The Battle of St. George’s Caye is well documented in the Belize Archives, with the British Admiralty in London and in Madrid, Spain.

In Belize, the little handbook by Governor John A. Burdon, M.A., called “Brief Sketch of British Honduras”, is the go-to reference source because the account of the battle is buttressed by quotes from dispatches from Jamaica, and from the British Admiralty and the Foreign Office in London.

Burton quotes from a report by Captain John Moss of the HMS Merlin. He also quotes from a dispatch by Lt. Colonel Thomas Barrow, Superintendent of the Settlement. Col. Barrow described how the enemy “came down in a very handsome manner, and with a good countenance, in a line abreast using both sail and oars.”

Burton also quotes from a letter from Whitehall written by the Duke of Portland to the Earl of Balcarres, in charge of the colony in Jamaica, describing “the defeat of the Spanish Flotilla. He reported:
“The able and judicious conduct of Lt. Colonel Barrow and Captain Moss of the Merlin sloop, the bravery of the troops and seamen under their respective commanders, and the spirited exertions of the settlement in general on this occasion have been such as to receive

His Majesty’s approbation, which your Lordship is hereby directed to signify through Lieutenant Colonel Barrow with the just sense His Majesty entertains of their gallant and meritorious conduct”.

Burdon’s Brief Sketch produces a historical record of Spain’s efforts over several decades to dislodge the Baymen from the Settlement, starting in 1718, when a Spanish land fore n orce from Peten penetrated as far as Spanish Lookout before they were driven back.

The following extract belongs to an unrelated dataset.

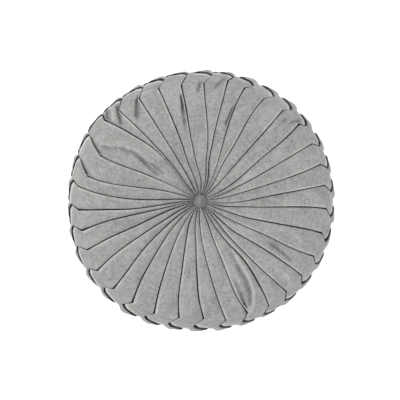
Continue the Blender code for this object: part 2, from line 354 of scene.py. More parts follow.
class Face:
    """One face of the pillow, from its seat to past the rim's middle, by the way along the cloth in mm."""

    def __init__(self, rows, folds, side, tie):
        radius, height = column(rows, "radius"), column(rows, "height")
        self.way = np.concatenate([[0], np.cumsum(np.hypot(np.diff(radius), np.diff(height)))])
        self.radius = smooth_curve(self.way, radius)
        self.height = smooth_curve(self.way, height)
        self.folds, self.side, self.tie = folds, side, tie
        dense = np.linspace(0, self.way[-1], SECTION_STEPS)
        out = self.radius(dense)
        rising = np.arange(len(dense)) <= np.argmax(out)
        self.way_at_radius = lambda r: np.interp(r, out[rising], dense[rising])
        up = self.height(dense) if side > 0 else NOMINAL[2] - self.height(dense)
        past_crown = dense >= self.way_at_radius(PAST_CROWN)
        self.way_at_height = lambda h: np.interp(-h, -up[past_crown], dense[past_crown])
        # Where the first stitch would be if all were evenly apart
        self.even_start = sum(fold.stitch - PITCH * i for i, fold in enumerate(UPPER_FOLDS)) / PLEATS

    def line(self, pleat, stations):
        """The way along, the direction and the level of a fold at these stations."""
        fold = self.folds[pleat % PLEATS]
        turns = 360.0 * (pleat // PLEATS)
        corner = float(self.way_at_radius(fold.corner))
        start = fold.button + 0.3 * (fold.button - fold.inner)
        directions = smooth_curve(
            [0.0, *self.way_at_radius(np.array(FOLD_RADII)), corner],
            [start, fold.button, fold.inner, fold.middle, fold.outer, fold.rim],
        )
        face_way = np.clip(stations, 0, 1) * corner

        middle = float(self.way_at_height(MIDDLE))
        stitch = float(self.way_at_radius(fold.reach))
        top = abs(float(self.height(stitch)) - (0.0 if self.side > 0 else NOMINAL[2]))
        end = MIDDLE + SHORT_OF_MIDDLE
        ways = [float(self.way_at_height(top + (end - top) * station.drop)) for station in RIM_STATIONS]
        ways[0] = stitch
        past_stitch = smooth_curve(column(RIM_STATIONS, "at"), ways)
        past_turn = smooth_curve(column(RIM_STATIONS, "at"), column(RIM_STATIONS, "turn"))
        hook = np.clip(stations - 1, 0, 1)
        rim_way = np.where(stations < 2, corner + (ways[0] - corner) * hook, past_stitch(stations))
        rim_turn = past_turn(np.maximum(stations, 2))
        along_middle = stations > 4
        tucked = middle + TUCK_PAST_MIDDLE * (0.35 + np.sin(np.pi * (stations - 4)))
        rim_way = np.where(along_middle, tucked, rim_way)
        rim_turn = np.where(along_middle, RIM_STATIONS[-1].turn + stations - 4, rim_turn)
        even = self.even_start + PITCH * (pleat % PLEATS)
        base = np.where(
            stations < 2,
            fold.rim + (fold.stitch - fold.rim) * hook,
            fold.stitch + (even - fold.stitch) * ease(stations, 2.0, 4.0),
        )

        on_face = stations <= 1
        direction = np.where(on_face, directions(face_way), base + PITCH * rim_turn)
        level = np.interp(stations, column(RIM_STATIONS, "at"), column(RIM_STATIONS, "level"))
        return np.where(on_face, face_way, rim_way), direction + turns, level

    def place(self, way, direction, level, lift=0.0, upright=0.0):
        """Points on the face in metres, raised square to it by a level and then by a lift, which is straight
        up or down where upright is 1. What it is given is in mm and degrees."""
        step = 0.5
        out = self.radius(way)
        along = np.stack([
            self.radius(way + step) - self.radius(way - step),
            self.height(way + step) - self.height(way - step),
        ])
        along /= np.maximum(np.hypot(*along), 1e-9)
        square = np.stack([-along[1] * self.side, along[0] * self.side])
        lifted = square * (1 - upright) + np.stack([0 * way, 0 * way + self.side]) * upright
        lifted /= np.maximum(np.hypot(*lifted), 1e-9)
        turn = np.radians(direction)
        swell = sum(w.size * np.cos(w.count * (turn - math.radians(w.peak))) for w in OUTLINE_WAVES)
        swell = swell - (self.tie[0] * np.cos(turn) + self.tie[1] * np.sin(turn))
        out = out + swell * ease(out, SWELL_FROM, SWELL_TO) + square[0] * level + lifted[0] * lift
        up = np.maximum(self.height(way) + square[1] * level + lifted[1] * lift, 0.0)
        return np.stack([self.tie[0] + out * np.cos(turn), self.tie[1] + out * np.sin(turn), up], -1) * MM


# How finely a pleat is cut up: rows on the face, then along each part of the strand, and columns on its top
Detail = namedtuple("Detail", "rows columns")
DETAILS = {
    "creased": Detail((54, 7, 10, 9, 8), 26),
    "smooth": Detail((30, 7, 9, 9, 8), 9),
    "under": Detail((13, 5, 7, 8, 7), 6),
}
# How much closer together the rows lie toward the corner, and the columns toward the next pleat
ROW_CROWDING = 1.25
COLUMN_CROWDING = 1.15


def pleat_stations(counts):
    """The stations at which a pleat's rows lie, closer together toward the corner."""
    inner = 1 - (1 - np.linspace(0, 1, counts[0], endpoint=False)) ** ROW_CROWDING
    rim = [np.linspace(i + 1, i + 2, count, endpoint=(i == 3)) for i, count in enumerate(counts[1:])]
    return np.concatenate([inner, *rim])


def seen_from_above(direction, radius):
    """The place in mm at this direction and distance from the button."""
    turn = math.radians(direction)
    return np.array([radius * math.cos(turn), radius * math.sin(turn)])


def pressed(face, pleat, way, turn):
    """How deep the creases of this pleat are pressed at these places, in mm."""
    depth = np.zeros(way.shape)
    out, angle = face.radius(way), np.radians(turn)
    x, y = out * np.cos(angle), out * np.sin(angle)
    for crease in CREASES:
        if face.side < 0 or crease.pleat != pleat + 1:
            continue
        start = seen_from_above(crease.from_direction, crease.from_radius)
        end = seen_from_above(crease.to_direction, crease.to_radius)
        stroke = end - start
        share = np.clip(((x - start[0]) * stroke[0] + (y - start[1]) * stroke[1]) / (stroke @ stroke), 0, 1)
        apart = np.hypot(x - start[0] - share * stroke[0], y - start[1] - share * stroke[1])
        anticlockwise = (x - start[0]) * stroke[1] > (y - start[1]) * stroke[0]
        spread = np.where(anticlockwise, STEEP_SIDE, LONG_SIDE)
        push = crease.depth * np.exp(-((apart / crease.width / spread) ** BLUNTNESS))
        depth = np.where(np.abs(push) > np.abs(depth), push, depth)
    return depth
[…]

In 1754 there was another more sinister attempt, also from Peten. This time Spanish Forces penetrated as far as Labouring Creek before they were driven back.
Four years later, in 1770 a Spanish naval force captured St.George’s Caye, looting the island and carrying off prisoners to Havana.

Events leading up to the cataclysmic Battle of St.George’s Caye began on September 3, 1798, when a Spanish flotilla of 31 vessels and 2000 troops commanded by Field Marshall O’Neil, was sighted off Montego Caye.

Field Marshall O.Neil spent the next few days probing for deep water which would allow a frontal attack and a full deployment of his resources. When he finally found an opening large enough for nine of his ships, he opened up with his big guns around 2:30 in the afternoon.

But the Merlin under Captain Moss had anticipated the move and was there to block his approach. The Merlin had eight 18-pound cannon and was manned by 30 fighting men. He was supported by three local sloops, two local schooners, and 17 gun flats, which were no more than large log chained together, each with one nine-pound cannon and 30 native men. The gun rafts were especially effective. Being flat on the water, it was hard for Spanish guns to target them. They were able to do immense damage to the soldiers in the open barges.

Captain Moss also made good use of his 18 pounders and was able to stop the Spanish advance in its track.
The resistance by the Settlers was so spirited that after a few hours of this painful exchange, Field Marshall O’Neil found he was not making any progress.

The evening was coming down and he needed to extricate his forces before nightfall. So the decision was taken to withdraw.
Many Spanish ships of the line did not get a chance to participate in the fight. So it came about on that memorable 10th of September, 1798 that Spain’smost determined effort to dislodge the Baymen settlers ended in frustration.

This resulted partly from poor planning and partly from the Barrier Reef which denied the invaders easy access for a frontal assault using their superior force.

But overwhelmingly it resulted from the fierce resistance of the Settlers who remembered Spanish cruelty in 1770 when they raided St. George’s Caye and took many prisoners. They may have decided that it was pay-back time.

Note: The Brief Sketch of British Honduras is out of print and can no longer be bought in stores. It was first published by the West India Committee in London (14 Trinity Square). The Government of Belize would be doing a good service to Belize if it were to pay for a new edition of this valuable little book and make sure that students all over Belize have a copy.